Hunt For The Wilderpeople is about a boy from the city named Ricky (Julian Dennison) who gets sent to live with his aunt (Rima Te Wiata) and uncle (Sam Neill) in the country, and who–through a series of misunderstandings–ends up the subject of a nationwide manhunt. The film isn’t a straight comedy, but it’s funnier than its source material. Waititi was empowered to add characters and change the tone to suit the story he wanted to tell, but the process of adaptation taught him a lot about how to look for what’s important in a story.
“It was actually great [to adapt a book]. It was a lot easier–the story was there, and you just want to choose all the best parts of the story. You concentrate on what the story really is about, and then it’s a luxury to have it kind of laid out for you,” he says.
In Hunt For The Wilderpeople, the keys are the relationships–between Ricky and his Aunt Bella, and between Ricky and his Uncle Hec–and maintaining those as central throughout the film. When he figured out how to keep those as the important parts of the story, he felt free to explore other ways to tell the story. (“In the book, there are no car chases,” he says.) Much of the plot got re-shaped, and some of the things that Waititi kept were there more as homages to the source material than because they were absolutely necessary in telling the story.
“In the book, there are no social welfare workers or anyone hot on their tail. There are a few people looking for them and stuff, but I wanted to create [something different],” he says. “There are the animals and stuff, because I wanted to have a few little things that were loyal to the book, but they could have easily gone in the edit. The thing that couldn’t have disappeared from the film were the relationships.”
There are 4.4 million people in New Zealand. That’s roughly as many as live in the Phoenix, Arizona metropolitan area. Fortunately, there’s a lot of talent in the small island, and Waititi was able to tap into that–he found the young teen actor Julian Dennison as his lead while filming a commercial, and he cast New Zealand soap star Rima Te Wiata as Aunt Bella. The cast was rounded out with Flight Of The Concords collaborator Rhys Darby as the hermit “Psycho Sam,” and Waititi managed to get the New Zealand-raised Sam Neill to play Hec.
“Julian I’d worked with a few years earlier on a commercial, and I really loved working with him,” Waititi says. “He’s really talented, and I decided that one day, I was going to work with him on something–I didn’t know what. And then when this project came about, he was my first choice.” But Neill was a bit of a coup for the film.

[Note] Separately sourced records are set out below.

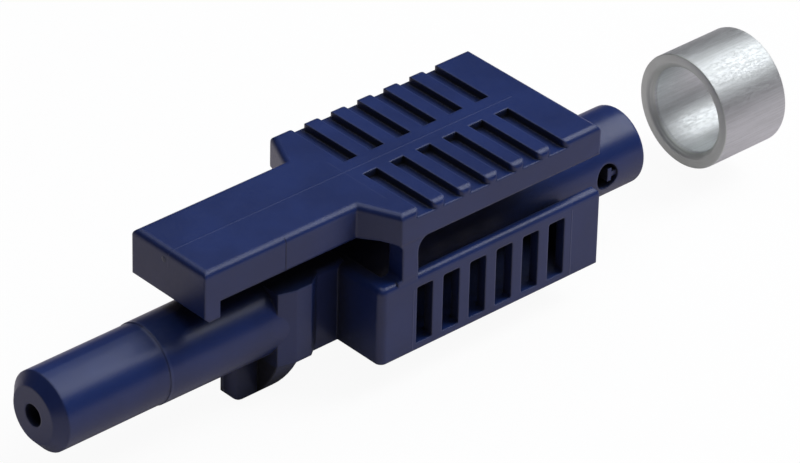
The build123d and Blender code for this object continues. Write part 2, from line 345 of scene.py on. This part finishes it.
@dataclass(frozen=True)
class MouldedPlastic:
    """Dark blue satin plastic: softened edges and mould lines, painted highlights on edges and ridges,
    painted shade in recesses, faint clouds, fine grain.
    """

    name: str = "moulded_plastic"
    colour: Colour = (20, 40, 92)
    pale_colour: Colour = (26, 47, 103)
    # Painted highlight colour, mixed onto edges and raised mould ridges.
    highlight_colour: Colour = (74, 86, 128)
    step_colour: Colour = (6, 6, 18)
    ridge_highlight_share: float = 0.30
    line_depth: float = 0.012 * MM
    step_share: float = 0.75
    edge_highlight_share: float = 0.45
    edge_radius: float = 0.14 * MM
    edge_agreement: Range = (0.80, 0.985)
    edge_samples: int = 6
    # Painted shade: deep in recesses the colour is cut to this share.
    recess_shade_share: float = 0.08
    recess_roughness: float = 1.0
    recess_depth: float = 2.2 * MM
    recess_openness: Range = (0.30, 0.74)
    recess_samples: int = 6
    cavity_depth: float = 6.0 * MM
    cavity_openness: Range = (0.20, 0.60)
    glossy_from: float = 0.9
    smooth_roughness: float = 0.29
    dull_roughness: float = 0.37
    specular: float = 0.68
    contrast: Range = (0.3, 0.7)
    cloud_size: float = 3.2 * MM
    cloud_detail: float = 3.0
    ripple_size: float = 1.3 * MM
    ripple_stretch: float = 1.6
    ripple_detail: float = 1.0
    ripple_depth: float = 0.003 * MM
    grain_size: float = 0.13 * MM
    grain_detail: float = 2.0
    grain_depth: float = 0.0006 * MM
    lines: tuple[MouldLine, ...] = ()

    def all_lines(self, sheet: NodeSheet, form: LineForm) -> Socket:
        """Join the mould's lines of one form into one pattern.

        Args:
            sheet: the finish being built.
            form: which lines.

        Returns:
            The strongest line's strength at each point.
        """
        places = sheet.places()
        shown = sheet.compute("ADD", 0.0, 0.0)
        for line in self.lines:
            if line.form is form:
                shown = sheet.compute("MAXIMUM", shown, line.strength(sheet, places))
        return shown

    def softened_edges(self, sheet: NodeSheet) -> tuple[Socket, Socket]:
        """Round sharp edges a little, and find where they are, for the painted highlight.

        Args:
            sheet: the finish being built.

        Returns:
            The softened surface direction, and a pattern that is 1 on edges.
        """
        soft = sheet.add("Bevel", {"samples": self.edge_samples}, Radius=self.edge_radius)
        true = sheet.add("NewGeometry")
        agree = sheet.add("VectorMath", {"operation": "DOT_PRODUCT"})
        sheet.join(soft.outputs[0], agree.inputs[0])
        sheet.join(true.outputs["Normal"], agree.inputs[1])
        edges = sheet.spread(agree.outputs["Value"], self.edge_agreement, (1.0, 0.0))
        return soft.outputs[0], edges

    def recesses(self, sheet: NodeSheet) -> Socket:
        """Find slots, holes, inner corners and the housing's inside, where shade is painted into the
        plastic's colour.

        Narrow recesses count the solid's own walls alone. The housing's inside counts every piece,
        because the lever covers it, so the lever's shade is painted there too.

        Args:
            sheet: the finish being built.

        Returns:
            A pattern that is 1 on open surfaces and 0 deep in recesses.
        """
        patterns = []
        for own_walls_only, depth, openness in (
            (True, self.recess_depth, self.recess_openness),
            (False, self.cavity_depth, self.cavity_openness),
        ):
            settings = {"samples": self.recess_samples, "only_local": own_walls_only}
            nearby = sheet.add("AmbientOcclusion", settings, Distance=depth)
            patterns.append(sheet.spread(nearby.outputs["AO"], openness, WHOLE))
        return sheet.compute("MINIMUM", *patterns)

    def material(self) -> bpy.types.Material:
        """Build the finish.

        Returns:
            The plastic's material.
        """
        sheet = NodeSheet(bpy.data.materials.new(self.name))
        clouds = sheet.cloud(EVENLY * self.cloud_size, self.cloud_detail)
        stretched = Vector((self.ripple_stretch, 1, 1))
        ripples = sheet.cloud(stretched * self.ripple_size, self.ripple_detail)
        grain = sheet.cloud(EVENLY * self.grain_size, self.grain_detail)
        ridges = self.all_lines(sheet, LineForm.RIDGE)
        steps = self.all_lines(sheet, LineForm.STEP)
        direction, edges = self.softened_edges(sheet)

        # Painted highlight: edges and raised mould ridges are lightened towards the highlight colour.
        paler = sheet.compute(
            "MAXIMUM",
            sheet.compute("MULTIPLY", ridges, self.ridge_highlight_share),
            sheet.compute("MULTIPLY", edges, self.edge_highlight_share),
        )
        darker = sheet.compute("MULTIPLY", steps, self.step_share)
        body = sheet.mix(sheet.spread(clouds, self.contrast, WHOLE), self.colour, self.pale_colour)
        edged = sheet.mix(paler, body, self.highlight_colour)
        marked = sheet.mix(darker, edged, self.step_colour)
        # Painted shade: the colour is darkened where walls close round the surface; raised mould ridges
        # are kept clear of it.
        openness = sheet.compute("MAXIMUM", self.recesses(sheet), ridges)
        shaded = sheet.add("VectorMath", {"operation": "SCALE"})
        sheet.join(marked, shaded.inputs[0])
        brightness = sheet.spread(openness, WHOLE, (self.recess_shade_share, 1.0))
        sheet.join(brightness, shaded.inputs["Scale"])
        dullness = sheet.compute(
            "MAXIMUM",
            sheet.spread(grain, self.contrast, (self.smooth_roughness, self.dull_roughness)),
            sheet.spread(openness, (0.0, self.glossy_from), (self.recess_roughness, 0.0)),
        )

        direction = sheet.relief(ridges, self.line_depth, direction)
        direction = sheet.relief(steps, self.line_depth, direction, sunk=True)
        direction = sheet.relief(ripples, self.ripple_depth, direction)
        direction = sheet.relief(grain, self.grain_depth, direction)
        shader = sheet.add("BsdfPrincipled", Specular_IOR_Level=self.specular)
        sheet.join(shaded.outputs[0], shader.inputs["Base Color"])
        sheet.join(dullness, shader.inputs["Roughness"])
        sheet.join(direction, shader.inputs["Normal"])
        return sheet.finish(shader.outputs["BSDF"])


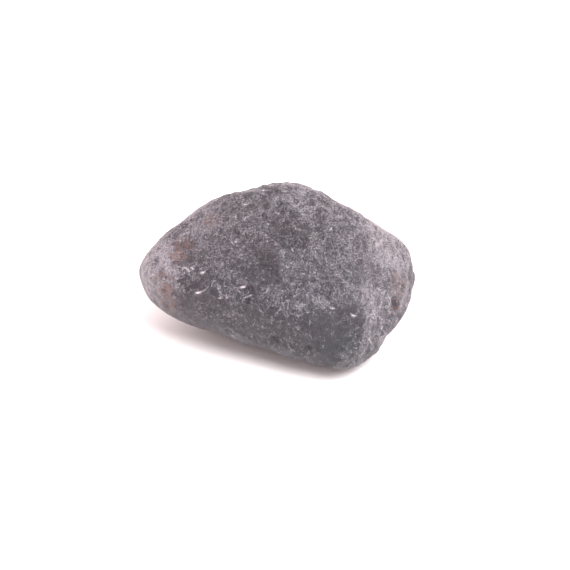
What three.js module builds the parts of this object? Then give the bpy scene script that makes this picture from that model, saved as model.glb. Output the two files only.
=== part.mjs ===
// A tektite: a worn pebble of natural glass with a pitted skin, in one solid piece.
// Millimetres, +Z up. The origin is the centre of the bounding box, on the ground. +X runs along
// the length, and the broad front looks to -Y.
import * as THREE from "three";
import { ImprovedNoise } from "three/addons/math/ImprovedNoise.js";
import { mergeVertices } from "three/addons/utils/BufferGeometryUtils.js";

// Driving dimensions. The core is the point inside the stone that headings, tilts and reaches
// start from.
const CORE_HEIGHT = 10.1; // above the ground
const EDGE_SHARPNESS = 12; // how tightly the worn faces meet: higher is crisper
const SPHERE_DETAIL = 21; // splits each triangle of an icosahedron 22 x 22 ways, 9680 in all
const SPREAD_ROUNDS = 120; // rounds of evening out those triangles on the long body

// The broad faces that breakage and wear left. heading is the compass direction that a face looks
// to, in degrees from +X through +Y, tilt its lean above the horizon, and reach its distance from
// the core.
const WORN_FACES = [
  { name: "upper front", heading: -88, tilt: 52, reach: 7.3 },
  { name: "upper front left", heading: -116, tilt: 49, reach: 7.4 },
  { name: "lower front", heading: -101, tilt: -4, reach: 12.5 },
  { name: "lower front left", heading: -116, tilt: -8, reach: 10.2 },
  { name: "front nose", heading: -64, tilt: 5, reach: 14.4 },
  { name: "right shoulder", heading: -25, tilt: 30, reach: 12.4 },
  { name: "right front", heading: -34, tilt: 17, reach: 11.9 },
  { name: "right underside", heading: -24, tilt: -57, reach: 14.3 },
  { name: "right crown", heading: 29, tilt: 40, reach: 13.7 },
  { name: "upper right slope", heading: 45, tilt: 50, reach: 10.6 },
  { name: "summit", heading: 88, tilt: 62, reach: 12.3 },
  { name: "left crown", heading: 116, tilt: 57, reach: 11.4 },
  { name: "upper left slope", heading: 150, tilt: 41, reach: 13.2 },
  { name: "left high end", heading: -172, tilt: 26, reach: 19.2 },
  { name: "left low end", heading: -161, tilt: -2, reach: 17.4 },
  { name: "left underside", heading: -161, tilt: -43, reach: 16.0 },
  { name: "front underside", heading: -122, tilt: -57, reach: 10.4 },
  { name: "nose underside", heading: -60, tilt: -75, reach: 16.0 },
  { name: "belly", heading: 0, tilt: -90, reach: 10.75 },
  { name: "back", heading: 85, tilt: 5, reach: 13.0 },
  { name: "back left", heading: 113, tilt: -3, reach: 16.6 },
  { name: "back right", heading: 45, tilt: 0, reach: 17.4 },
  { name: "back underside", heading: 95, tilt: -45, reach: 11.0 },
  { name: "back left underside", heading: 136, tilt: -70, reach: 13.0 },
  { name: "back right underside", heading: 40, tilt: -52, reach: 12.5 },
];

// Single swellings and saddles of the skin: height is at the middle, below 0 for a saddle.
const SWELLINGS = [
  { name: "saddle left of the summit", heading: 125, tilt: 43, width: 6, height: -1.0 },
  { name: "lobe right of the summit", heading: 58, tilt: 53, width: 5, height: 0.4 },
  { name: "saddle right of the summit", heading: 39, tilt: 38, width: 6, height: -0.5 },
  { name: "ledge over the nose hollow", heading: -76, tilt: 6, width: 4, height: 0.6 },
  { name: "rib right of the nose hollow", heading: -45, tilt: -4, width: 4, height: 0.6 },
  { name: "rim between top hollow and bowl", heading: -96, tilt: 45, width: 4, height: 0.35 },
  { name: "right lobe", heading: -7, tilt: -3, width: 6, height: 0.5 },
];

// The single hollows that show from a step away: bowls with a crisp, slightly raised rim.
const HOLLOWS = [
  { name: "left bowl", heading: -155, tilt: 5, width: 4.2, depth: 0.45 },
  { name: "middle bowl", heading: -114, tilt: 27, width: 4.4, depth: 0.3 },
  { name: "bowl below the middle", heading: -123, tilt: 7, width: 3.2, depth: 0.4 },
  { name: "top hollow", heading: -117, tilt: 78, width: 4.6, depth: 0.5 },
  { name: "top hollow, lower end", heading: -73, tilt: 56, width: 3.6, depth: 0.4 },
  { name: "nose hollow", heading: -60, tilt: -9, width: 7.4, depth: 0.9 },
  { name: "low left hollow", heading: -146, tilt: -7, width: 3.8, depth: 0.4 },
  { name: "ring", heading: -158, tilt: 41, width: 2.2, depth: 0.3 },
  { name: "notch in the right end", heading: -20, tilt: -17, width: 2.2, depth: 0.4 },
  { name: "hollow below the notch", heading: -26, tilt: -24, width: 4.0, depth: 0.35 },
  { name: "back bowl", heading: 78, tilt: 14, width: 5.6, depth: 0.7 },
  { name: "back low bowl", heading: 118, tilt: -10, width: 4.4, depth: 0.6 },
  { name: "back top hollow", heading: 60, tilt: 62, width: 4.8, depth: 0.5 },
  { name: "back left hollow", heading: 152, tilt: 12, width: 4.0, depth: 0.5 },
  { name: "right end bowl", heading: 14, tilt: -4, width: 3.8, depth: 0.5 },
];
const RIM_SHARE = 0.14; // a bowl's rim stands up by this share of its depth
const RIM_WIDTH = 0.16; // of the bowl's half width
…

“He’s amazing,” Waititi says of Sam Neill. “Growing up, I’d seen him in so many things, and I’ve always loved his work. We actually both have been trying to work together for a little while, we just hadn’t had the opportunity–so when this came about, I sent the script to him and straightaway, he was like, ‘Yep, I’m in.’ This was the easiest casting I’ve ever had to deal with on a film.”
Waititi wasn’t intimidated by Neill, but he was aware that he was dealing with someone who’s got a long career and who’s worked with the most accomplished filmmakers in the world. “As a person, he’s very generous, very kind–I kind of didn’t realize that he’s done, like, 65 movies. He doesn’t have a big ego, and he doesn’t use that when he’s around you,” Waititi says. “He’s just one of the team, and very humble–he doesn’t go, ‘When I was working with Spielberg, we did this…’ He’s going to do a good job, and make this film good.”
When we spoke in late June, Waititi was preparing to begin work on Thor: Ragnarok. It’s a big process–they started in earnest on July 4th, and will continue through October–but it won’t be the first time Waititi worked on a long, involved shoot. His 2015 vampire mockumentary, What We Do In Shadows, was surprisingly complex, too.
“On Shadows, it was very improvisational, and we shot everything. There were 150 hours of footage at the end of that process, and we had to go through it and edit a film,” he says. Which made Hunt For The Wilderpeople sort of a refreshing interlude on that schedule.
“The process on this film was very fast. There was no improvising–basically, ‘Here’s my plan. This is what we’re doing.’ We didn’t really have enough time to just sit around and think things up. Working with kids, you’re on a time constraint, and working with animals as well,” he says. “Also, working with natural light out in the wilderness–you lose light really fast when you’re in the forest.”
Of course, Waititi’s definition of “rigid” is a little looser than most people’s–as a filmmaker, he has a loose flow generally, and he’s constantly open to creative ideas. “I can say it’s really rigid, but then halfway through a scene, we might just stop and move it over to another location and redo it there because it’s a lot better, and we may come up with some ideas.”
That looseness of spirit is something that Waititi is excited to be able to bring to Marvel, and to Thor, too. And he’s excited that a studio like Marvel sees his work as the sort of thing they need to be able to do–both in terms of what that means for the future of big-budget filmmaking, and also because it means that movies that carry that free spirit, and that value character and connection over set pieces and plot, will continued to be valued.
“It’s so nice that people who started out doing the kind of films that I’m used to doing aren’t overlooked in this conversation,” he says. “They don’t need someone who is experienced with blowing stuff up–they need someone who is experienced in telling stories, and dealing with human emotions and drama, and communicating. They’re the experts in blowing stuff up. They’ve got plenty of experts in that department. That’s the easy bit.”